THE PROBLEM
The lines below are to be quoted exactly, from the first through the one that contains "return colour".

####

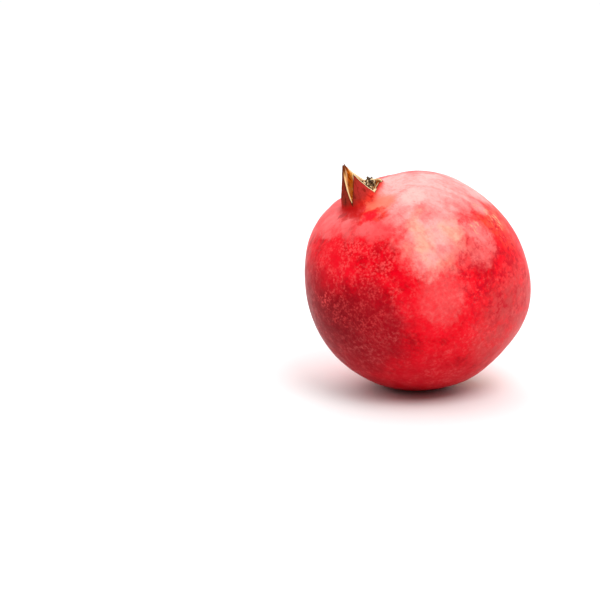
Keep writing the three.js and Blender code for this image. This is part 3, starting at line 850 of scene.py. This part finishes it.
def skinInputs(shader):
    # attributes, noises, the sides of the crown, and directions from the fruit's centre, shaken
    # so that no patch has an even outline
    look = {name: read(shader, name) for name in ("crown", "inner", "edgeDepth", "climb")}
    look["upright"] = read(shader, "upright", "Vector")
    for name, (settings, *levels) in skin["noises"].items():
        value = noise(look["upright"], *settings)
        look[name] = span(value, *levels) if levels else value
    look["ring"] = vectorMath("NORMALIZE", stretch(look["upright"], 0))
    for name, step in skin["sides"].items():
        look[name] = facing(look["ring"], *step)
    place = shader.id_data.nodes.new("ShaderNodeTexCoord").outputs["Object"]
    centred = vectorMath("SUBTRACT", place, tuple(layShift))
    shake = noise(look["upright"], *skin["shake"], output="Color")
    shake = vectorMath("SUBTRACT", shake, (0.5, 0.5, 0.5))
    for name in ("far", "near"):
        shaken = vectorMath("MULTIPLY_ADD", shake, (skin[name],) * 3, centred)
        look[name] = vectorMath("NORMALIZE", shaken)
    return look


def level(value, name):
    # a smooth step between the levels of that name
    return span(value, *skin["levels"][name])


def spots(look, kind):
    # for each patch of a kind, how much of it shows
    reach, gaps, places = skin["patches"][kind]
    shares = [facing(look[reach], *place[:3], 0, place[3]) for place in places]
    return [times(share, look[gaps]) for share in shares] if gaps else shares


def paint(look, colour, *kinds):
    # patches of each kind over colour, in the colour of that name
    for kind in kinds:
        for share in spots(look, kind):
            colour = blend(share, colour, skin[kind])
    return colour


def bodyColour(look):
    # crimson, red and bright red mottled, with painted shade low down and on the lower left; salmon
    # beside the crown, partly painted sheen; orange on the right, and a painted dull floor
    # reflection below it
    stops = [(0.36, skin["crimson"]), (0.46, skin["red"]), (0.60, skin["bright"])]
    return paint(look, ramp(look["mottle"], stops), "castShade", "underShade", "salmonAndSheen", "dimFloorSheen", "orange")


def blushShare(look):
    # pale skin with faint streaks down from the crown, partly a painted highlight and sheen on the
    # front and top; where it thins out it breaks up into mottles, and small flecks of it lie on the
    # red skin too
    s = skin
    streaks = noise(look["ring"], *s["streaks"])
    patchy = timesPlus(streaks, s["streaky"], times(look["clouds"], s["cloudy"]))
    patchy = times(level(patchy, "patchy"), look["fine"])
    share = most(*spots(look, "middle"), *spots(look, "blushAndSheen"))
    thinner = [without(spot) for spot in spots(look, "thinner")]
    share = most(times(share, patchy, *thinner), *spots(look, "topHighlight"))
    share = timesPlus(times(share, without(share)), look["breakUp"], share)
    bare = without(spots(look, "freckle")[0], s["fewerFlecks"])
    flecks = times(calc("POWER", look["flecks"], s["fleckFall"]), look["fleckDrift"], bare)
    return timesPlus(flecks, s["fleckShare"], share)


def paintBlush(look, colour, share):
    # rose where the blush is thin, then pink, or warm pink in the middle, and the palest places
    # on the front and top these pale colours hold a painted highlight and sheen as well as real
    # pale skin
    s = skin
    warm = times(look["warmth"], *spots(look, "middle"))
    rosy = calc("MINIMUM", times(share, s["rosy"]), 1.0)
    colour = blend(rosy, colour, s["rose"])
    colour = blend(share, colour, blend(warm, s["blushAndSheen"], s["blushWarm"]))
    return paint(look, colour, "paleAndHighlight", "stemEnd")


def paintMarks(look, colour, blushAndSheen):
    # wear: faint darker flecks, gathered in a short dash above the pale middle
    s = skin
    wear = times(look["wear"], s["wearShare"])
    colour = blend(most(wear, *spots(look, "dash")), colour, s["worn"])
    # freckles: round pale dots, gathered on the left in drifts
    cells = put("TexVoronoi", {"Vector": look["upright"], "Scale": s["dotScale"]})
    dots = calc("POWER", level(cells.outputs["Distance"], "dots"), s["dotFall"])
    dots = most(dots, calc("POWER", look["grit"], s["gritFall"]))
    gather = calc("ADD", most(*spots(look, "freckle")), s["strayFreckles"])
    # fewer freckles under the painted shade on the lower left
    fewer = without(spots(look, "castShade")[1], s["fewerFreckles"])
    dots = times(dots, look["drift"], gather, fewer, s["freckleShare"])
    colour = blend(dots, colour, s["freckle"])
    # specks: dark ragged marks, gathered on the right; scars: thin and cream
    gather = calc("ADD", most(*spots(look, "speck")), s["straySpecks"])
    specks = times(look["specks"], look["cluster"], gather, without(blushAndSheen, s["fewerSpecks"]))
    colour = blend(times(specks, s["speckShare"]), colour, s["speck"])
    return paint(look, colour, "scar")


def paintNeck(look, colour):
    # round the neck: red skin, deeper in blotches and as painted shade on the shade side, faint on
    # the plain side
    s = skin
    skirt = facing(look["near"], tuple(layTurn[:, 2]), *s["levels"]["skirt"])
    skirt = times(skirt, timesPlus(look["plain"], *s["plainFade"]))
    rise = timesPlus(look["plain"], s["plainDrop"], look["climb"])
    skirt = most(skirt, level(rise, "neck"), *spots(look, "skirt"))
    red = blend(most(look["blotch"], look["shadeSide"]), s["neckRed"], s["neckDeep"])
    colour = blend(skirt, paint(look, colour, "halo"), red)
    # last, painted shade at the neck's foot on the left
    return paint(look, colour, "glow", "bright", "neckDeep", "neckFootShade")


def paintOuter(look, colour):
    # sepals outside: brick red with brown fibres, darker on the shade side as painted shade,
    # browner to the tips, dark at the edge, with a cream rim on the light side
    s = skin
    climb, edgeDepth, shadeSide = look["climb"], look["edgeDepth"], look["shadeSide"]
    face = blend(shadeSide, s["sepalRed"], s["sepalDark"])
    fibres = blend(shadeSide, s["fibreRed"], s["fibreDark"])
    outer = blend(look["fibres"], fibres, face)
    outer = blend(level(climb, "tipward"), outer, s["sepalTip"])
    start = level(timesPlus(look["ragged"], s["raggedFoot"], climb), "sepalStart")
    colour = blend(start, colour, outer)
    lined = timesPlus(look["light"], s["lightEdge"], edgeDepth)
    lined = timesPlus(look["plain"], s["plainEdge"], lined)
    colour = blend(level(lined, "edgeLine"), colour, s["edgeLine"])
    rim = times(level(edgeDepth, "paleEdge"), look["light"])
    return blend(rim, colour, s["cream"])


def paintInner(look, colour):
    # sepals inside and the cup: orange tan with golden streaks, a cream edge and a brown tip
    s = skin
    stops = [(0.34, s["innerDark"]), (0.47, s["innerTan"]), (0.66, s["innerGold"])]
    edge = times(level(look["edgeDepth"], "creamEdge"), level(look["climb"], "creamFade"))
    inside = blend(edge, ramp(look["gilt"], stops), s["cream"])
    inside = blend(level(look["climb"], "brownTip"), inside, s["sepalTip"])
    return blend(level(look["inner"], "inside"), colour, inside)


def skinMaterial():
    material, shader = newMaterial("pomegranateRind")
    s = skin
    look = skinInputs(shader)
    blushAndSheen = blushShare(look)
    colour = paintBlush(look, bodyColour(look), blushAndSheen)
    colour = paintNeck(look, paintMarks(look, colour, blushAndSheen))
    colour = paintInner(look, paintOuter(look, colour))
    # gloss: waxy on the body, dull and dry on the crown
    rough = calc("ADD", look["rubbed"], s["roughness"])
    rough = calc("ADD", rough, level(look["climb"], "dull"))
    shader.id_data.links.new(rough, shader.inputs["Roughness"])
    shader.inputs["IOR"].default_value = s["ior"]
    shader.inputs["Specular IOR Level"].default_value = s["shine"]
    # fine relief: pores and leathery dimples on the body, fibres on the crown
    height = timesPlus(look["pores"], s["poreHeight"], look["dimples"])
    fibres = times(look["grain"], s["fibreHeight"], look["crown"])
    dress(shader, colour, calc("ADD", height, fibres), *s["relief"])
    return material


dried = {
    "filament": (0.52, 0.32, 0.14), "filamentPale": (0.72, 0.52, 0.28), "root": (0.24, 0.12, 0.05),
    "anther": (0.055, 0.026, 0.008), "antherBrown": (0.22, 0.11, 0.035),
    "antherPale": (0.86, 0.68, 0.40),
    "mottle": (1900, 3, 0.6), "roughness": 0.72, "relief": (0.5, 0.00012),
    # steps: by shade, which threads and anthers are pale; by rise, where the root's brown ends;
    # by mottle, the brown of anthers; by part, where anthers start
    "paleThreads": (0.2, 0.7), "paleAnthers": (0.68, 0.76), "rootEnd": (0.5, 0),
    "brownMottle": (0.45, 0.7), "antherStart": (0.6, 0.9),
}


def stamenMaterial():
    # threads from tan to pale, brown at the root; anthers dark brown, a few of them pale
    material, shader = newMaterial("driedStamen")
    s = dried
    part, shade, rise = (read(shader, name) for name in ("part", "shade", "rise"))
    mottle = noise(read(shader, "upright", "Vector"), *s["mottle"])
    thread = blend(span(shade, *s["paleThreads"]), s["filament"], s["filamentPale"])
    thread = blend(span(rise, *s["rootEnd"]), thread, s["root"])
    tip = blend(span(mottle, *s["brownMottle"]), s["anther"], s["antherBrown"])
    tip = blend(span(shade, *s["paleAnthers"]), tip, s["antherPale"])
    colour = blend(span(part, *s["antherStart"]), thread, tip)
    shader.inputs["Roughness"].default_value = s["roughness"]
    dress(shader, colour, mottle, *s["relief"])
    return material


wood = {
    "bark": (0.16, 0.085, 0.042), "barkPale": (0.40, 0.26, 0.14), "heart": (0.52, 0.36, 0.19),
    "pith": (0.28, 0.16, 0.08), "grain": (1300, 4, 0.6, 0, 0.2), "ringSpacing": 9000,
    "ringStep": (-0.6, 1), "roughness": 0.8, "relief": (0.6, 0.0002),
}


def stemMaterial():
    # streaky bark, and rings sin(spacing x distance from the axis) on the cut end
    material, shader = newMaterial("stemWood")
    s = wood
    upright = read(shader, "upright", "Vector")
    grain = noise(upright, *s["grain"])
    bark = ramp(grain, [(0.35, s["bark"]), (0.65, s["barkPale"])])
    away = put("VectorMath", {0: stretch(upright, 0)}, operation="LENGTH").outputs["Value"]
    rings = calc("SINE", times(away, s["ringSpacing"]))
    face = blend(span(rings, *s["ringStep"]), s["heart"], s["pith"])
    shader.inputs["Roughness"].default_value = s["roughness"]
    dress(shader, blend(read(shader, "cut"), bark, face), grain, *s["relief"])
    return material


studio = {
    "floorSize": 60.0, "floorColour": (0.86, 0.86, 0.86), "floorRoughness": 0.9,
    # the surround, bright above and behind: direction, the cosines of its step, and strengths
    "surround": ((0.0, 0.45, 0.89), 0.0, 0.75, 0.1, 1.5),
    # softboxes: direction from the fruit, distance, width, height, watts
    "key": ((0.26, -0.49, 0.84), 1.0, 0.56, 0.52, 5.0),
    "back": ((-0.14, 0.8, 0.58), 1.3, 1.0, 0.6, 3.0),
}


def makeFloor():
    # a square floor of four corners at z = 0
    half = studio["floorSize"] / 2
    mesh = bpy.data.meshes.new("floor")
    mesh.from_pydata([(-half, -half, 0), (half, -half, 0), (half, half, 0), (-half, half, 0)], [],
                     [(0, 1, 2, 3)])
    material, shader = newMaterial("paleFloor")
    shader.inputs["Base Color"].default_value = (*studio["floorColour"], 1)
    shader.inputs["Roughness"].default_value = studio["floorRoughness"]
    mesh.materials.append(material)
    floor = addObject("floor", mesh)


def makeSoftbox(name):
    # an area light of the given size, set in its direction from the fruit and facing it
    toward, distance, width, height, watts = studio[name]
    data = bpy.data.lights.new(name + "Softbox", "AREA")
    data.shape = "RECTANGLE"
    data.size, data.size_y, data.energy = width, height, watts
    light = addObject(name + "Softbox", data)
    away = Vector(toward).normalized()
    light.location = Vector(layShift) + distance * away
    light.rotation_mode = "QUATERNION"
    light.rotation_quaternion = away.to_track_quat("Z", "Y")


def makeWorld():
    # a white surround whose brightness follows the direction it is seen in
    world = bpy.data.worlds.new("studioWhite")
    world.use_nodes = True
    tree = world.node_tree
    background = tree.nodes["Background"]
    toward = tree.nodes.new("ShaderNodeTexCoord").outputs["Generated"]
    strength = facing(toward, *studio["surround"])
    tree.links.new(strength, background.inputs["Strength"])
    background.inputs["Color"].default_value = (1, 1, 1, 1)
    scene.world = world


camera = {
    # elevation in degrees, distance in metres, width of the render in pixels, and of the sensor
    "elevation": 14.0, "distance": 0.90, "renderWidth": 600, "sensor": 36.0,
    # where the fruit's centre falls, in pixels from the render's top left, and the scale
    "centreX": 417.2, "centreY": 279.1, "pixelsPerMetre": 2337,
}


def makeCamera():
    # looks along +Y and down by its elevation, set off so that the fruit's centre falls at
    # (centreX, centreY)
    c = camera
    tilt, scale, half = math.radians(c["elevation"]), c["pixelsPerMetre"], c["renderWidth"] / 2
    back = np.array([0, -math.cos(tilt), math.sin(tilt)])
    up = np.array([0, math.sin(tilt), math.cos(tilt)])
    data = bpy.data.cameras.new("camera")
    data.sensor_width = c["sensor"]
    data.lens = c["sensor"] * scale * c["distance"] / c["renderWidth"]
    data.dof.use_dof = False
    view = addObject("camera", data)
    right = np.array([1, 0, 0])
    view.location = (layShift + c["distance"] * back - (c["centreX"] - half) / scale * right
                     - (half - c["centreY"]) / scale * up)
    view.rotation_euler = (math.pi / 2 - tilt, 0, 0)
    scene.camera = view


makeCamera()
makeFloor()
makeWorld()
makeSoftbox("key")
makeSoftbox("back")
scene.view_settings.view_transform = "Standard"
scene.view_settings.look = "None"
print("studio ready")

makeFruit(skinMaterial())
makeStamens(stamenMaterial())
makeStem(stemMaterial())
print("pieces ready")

####

RESPONSE
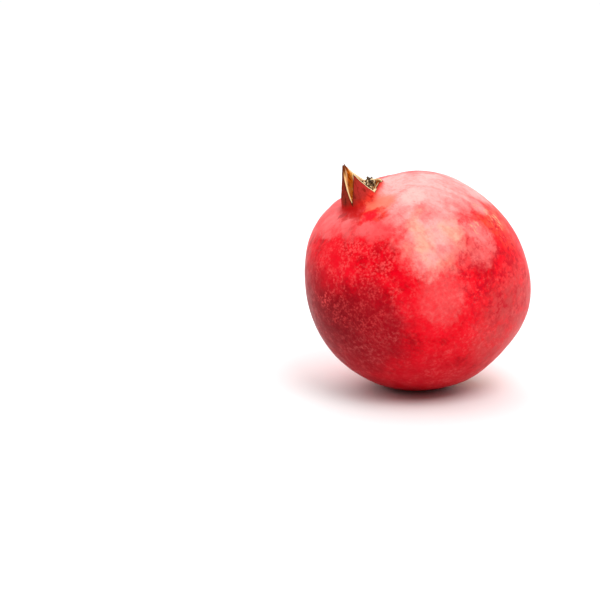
Keep writing the three.js and Blender code for this image. This is part 3, starting at line 850 of scene.py. This part finishes it.
def skinInputs(shader):
    # attributes, noises, the sides of the crown, and directions from the fruit's centre, shaken
    # so that no patch has an even outline
    look = {name: read(shader, name) for name in ("crown", "inner", "edgeDepth", "climb")}
    look["upright"] = read(shader, "upright", "Vector")
    for name, (settings, *levels) in skin["noises"].items():
        value = noise(look["upright"], *settings)
        look[name] = span(value, *levels) if levels else value
    look["ring"] = vectorMath("NORMALIZE", stretch(look["upright"], 0))
    for name, step in skin["sides"].items():
        look[name] = facing(look["ring"], *step)
    place = shader.id_data.nodes.new("ShaderNodeTexCoord").outputs["Object"]
    centred = vectorMath("SUBTRACT", place, tuple(layShift))
    shake = noise(look["upright"], *skin["shake"], output="Color")
    shake = vectorMath("SUBTRACT", shake, (0.5, 0.5, 0.5))
    for name in ("far", "near"):
        shaken = vectorMath("MULTIPLY_ADD", shake, (skin[name],) * 3, centred)
        look[name] = vectorMath("NORMALIZE", shaken)
    return look


def level(value, name):
    # a smooth step between the levels of that name
    return span(value, *skin["levels"][name])


def spots(look, kind):
    # for each patch of a kind, how much of it shows
    reach, gaps, places = skin["patches"][kind]
    shares = [facing(look[reach], *place[:3], 0, place[3]) for place in places]
    return [times(share, look[gaps]) for share in shares] if gaps else shares


def paint(look, colour, *kinds):
    # patches of each kind over colour, in the colour of that name
    for kind in kinds:
        for share in spots(look, kind):
            colour = blend(share, colour, skin[kind])
    return colour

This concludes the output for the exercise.